**Problem to solve:** Copy exactly the lines of the material below that run from the one containing "The OpenSCAD and" through the one containing "UPPER_STEPS = 4". Copy no other lines.

##### Task input #####

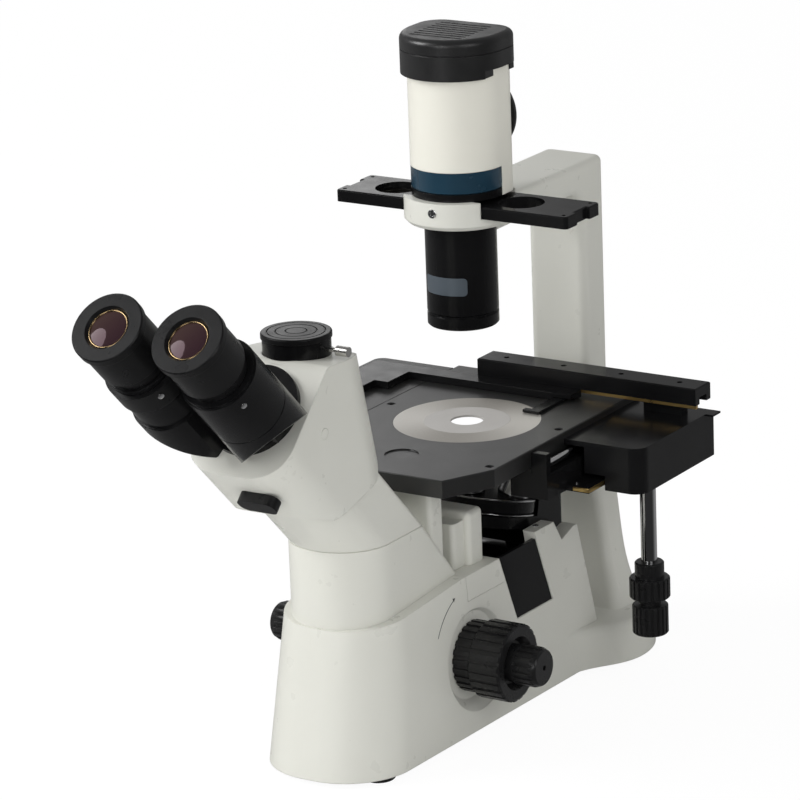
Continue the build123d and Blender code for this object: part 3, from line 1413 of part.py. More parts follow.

#####
##### Task input #####

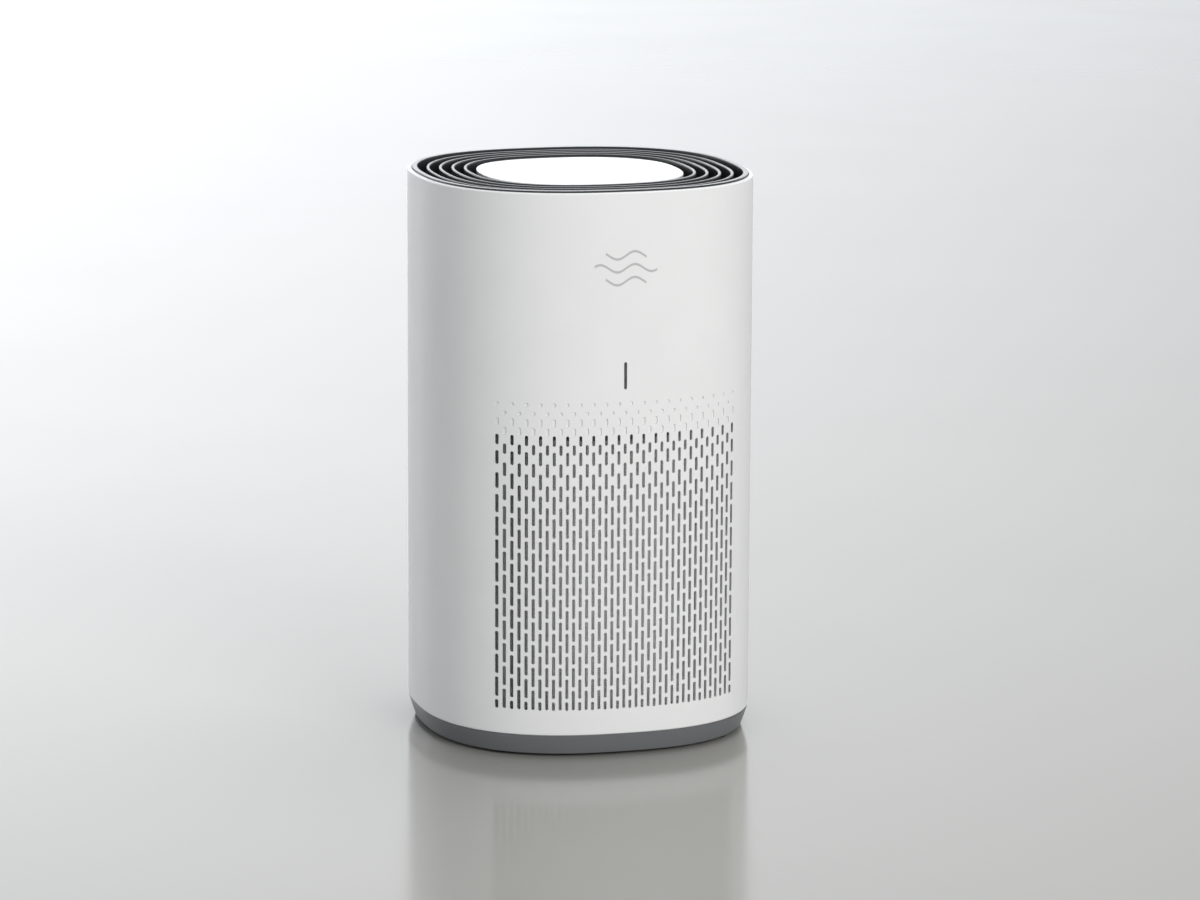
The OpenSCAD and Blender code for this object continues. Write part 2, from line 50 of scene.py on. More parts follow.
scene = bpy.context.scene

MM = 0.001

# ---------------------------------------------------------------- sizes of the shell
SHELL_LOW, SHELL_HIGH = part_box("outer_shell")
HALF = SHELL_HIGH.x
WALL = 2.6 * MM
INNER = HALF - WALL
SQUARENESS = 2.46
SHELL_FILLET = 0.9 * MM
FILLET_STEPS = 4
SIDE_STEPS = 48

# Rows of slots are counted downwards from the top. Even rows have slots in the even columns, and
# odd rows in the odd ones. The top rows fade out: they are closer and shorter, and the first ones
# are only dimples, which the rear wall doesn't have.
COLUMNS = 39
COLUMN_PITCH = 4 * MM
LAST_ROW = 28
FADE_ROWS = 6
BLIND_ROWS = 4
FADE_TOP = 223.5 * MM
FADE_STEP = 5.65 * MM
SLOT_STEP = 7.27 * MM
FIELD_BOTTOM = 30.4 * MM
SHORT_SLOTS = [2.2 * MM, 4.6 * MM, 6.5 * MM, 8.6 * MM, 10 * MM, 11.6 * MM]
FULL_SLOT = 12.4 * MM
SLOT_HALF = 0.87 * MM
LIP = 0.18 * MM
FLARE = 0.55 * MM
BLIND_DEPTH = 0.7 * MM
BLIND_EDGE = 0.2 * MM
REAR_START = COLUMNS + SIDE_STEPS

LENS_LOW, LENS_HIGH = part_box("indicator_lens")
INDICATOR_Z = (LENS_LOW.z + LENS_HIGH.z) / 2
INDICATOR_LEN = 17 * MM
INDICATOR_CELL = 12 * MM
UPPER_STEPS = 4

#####

**Solution for this exercise:**
The OpenSCAD and Blender code for this object continues. Write part 2, from line 50 of scene.py on. More parts follow.
scene = bpy.context.scene

MM = 0.001

# ---------------------------------------------------------------- sizes of the shell
SHELL_LOW, SHELL_HIGH = part_box("outer_shell")
HALF = SHELL_HIGH.x
WALL = 2.6 * MM
INNER = HALF - WALL
SQUARENESS = 2.46
SHELL_FILLET = 0.9 * MM
FILLET_STEPS = 4
SIDE_STEPS = 48

# Rows of slots are counted downwards from the top. Even rows have slots in the even columns, and
# odd rows in the odd ones. The top rows fade out: they are closer and shorter, and the first ones
# are only dimples, which the rear wall doesn't have.
COLUMNS = 39
COLUMN_PITCH = 4 * MM
LAST_ROW = 28
FADE_ROWS = 6
BLIND_ROWS = 4
FADE_TOP = 223.5 * MM
FADE_STEP = 5.65 * MM
SLOT_STEP = 7.27 * MM
FIELD_BOTTOM = 30.4 * MM
SHORT_SLOTS = [2.2 * MM, 4.6 * MM, 6.5 * MM, 8.6 * MM, 10 * MM, 11.6 * MM]
FULL_SLOT = 12.4 * MM
SLOT_HALF = 0.87 * MM
LIP = 0.18 * MM
FLARE = 0.55 * MM
BLIND_DEPTH = 0.7 * MM
BLIND_EDGE = 0.2 * MM
REAR_START = COLUMNS + SIDE_STEPS

LENS_LOW, LENS_HIGH = part_box("indicator_lens")
INDICATOR_Z = (LENS_LOW.z + LENS_HIGH.z) / 2
INDICATOR_LEN = 17 * MM
INDICATOR_CELL = 12 * MM
UPPER_STEPS = 4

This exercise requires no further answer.